The unhealthy image persists. If traditional Barbie were a real woman, she would have a 16in waist and room for only half a liver and a few inches of intestine, according to a 2013 body analysis by Rehabs.com. Mattel has not ceased production of these impossible ideals, so the introduction of alternatives – Olympic fencer or not – is, at best, tokenism, and at worst, the hypocritical exploitation of a body-friendly market trend.

In some ways the fencing hijabi Barbie – which will go on sale in 2018 – itself perpetuates the same problematic and unattainable ideals of the Barbie brand by reducing the hijab to a piece of plastic. After all, if this Barbie were truly representative of the Muslim woman, she would come with an irritating Ken doll who interrupts her mid-sentence to ask, “Do you shower in that?” and “Aren’t you hot in it?” He might then follow her in his SUV just to inform her that she’s in America now.

There’s a toy that would make me hold my head up high – which, incidentally, a human-sized Barbie would be unable to do.

The doll was unveiled at Glamour’s Women of the Year summit, where the magazine's outgoing editor-in-chief Cindi Leive said that Muhammad “has challenged every stereotype – which to me is the definition of a modern American woman”.

And yet this Muslim-woman-breaks-stereotype is a tired and patronising narrative. I’ve yet to meet a British or American Muslim of my generation that fulfills this stereotype, one that appears to assume we are weak, defenceless and in need of a white man to free us from the prisons on our heads. If that’s the extent of your understanding of Muslim women then you’re going to need more than a fencing doll to fix your perception.

Leive also described Muhammad as "an inspiration to countless girls who never saw themselves represented, and by honoring her story, we hope this doll reminds them that they can be and do anything”.

Yes, Barbie dolls tell girls that they can be and do anything, so long as they are tall and thin and have child-sized feet for the rest of their lives. Because although this Barbie will offer Muslim girls the chance to play with a doll with a hijab, with darker features and muscular calves, its proportions remain unrealistic, with miniscule ankles, wrists and feet.

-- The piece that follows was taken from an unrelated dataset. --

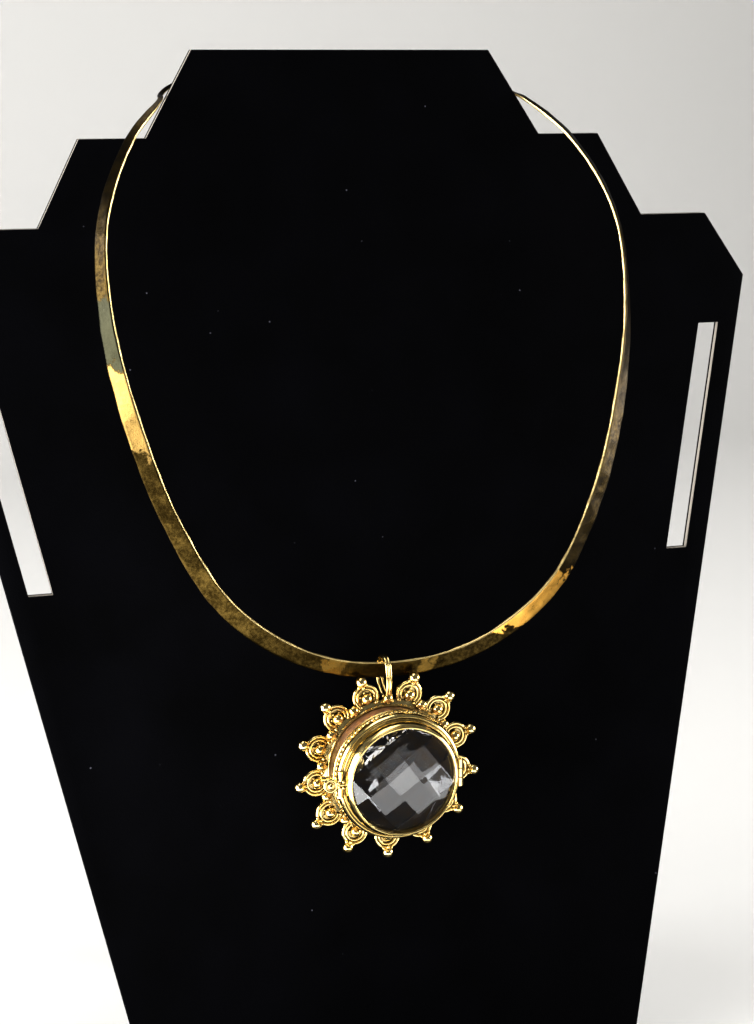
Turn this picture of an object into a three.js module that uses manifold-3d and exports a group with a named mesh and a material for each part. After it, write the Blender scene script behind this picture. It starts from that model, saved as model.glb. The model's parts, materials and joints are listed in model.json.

How would Barbie Ibtihaj Muhammad have won a bronze medal at the Olympic Games with miniature hands and feet?

Muhammad announced the release of the figurine on her Facebook page, saying she was “proud to know that little girls everywhere can now play with a Barbie who chooses to wear hijab! This is a childhood dream come true."

The Olympian’s blazed trail deserves to be recognised. But Mattel's figurine comes with so much manipulative and exploitative baggage that this supposedly empowering Barbie is struggling to live up to the hype.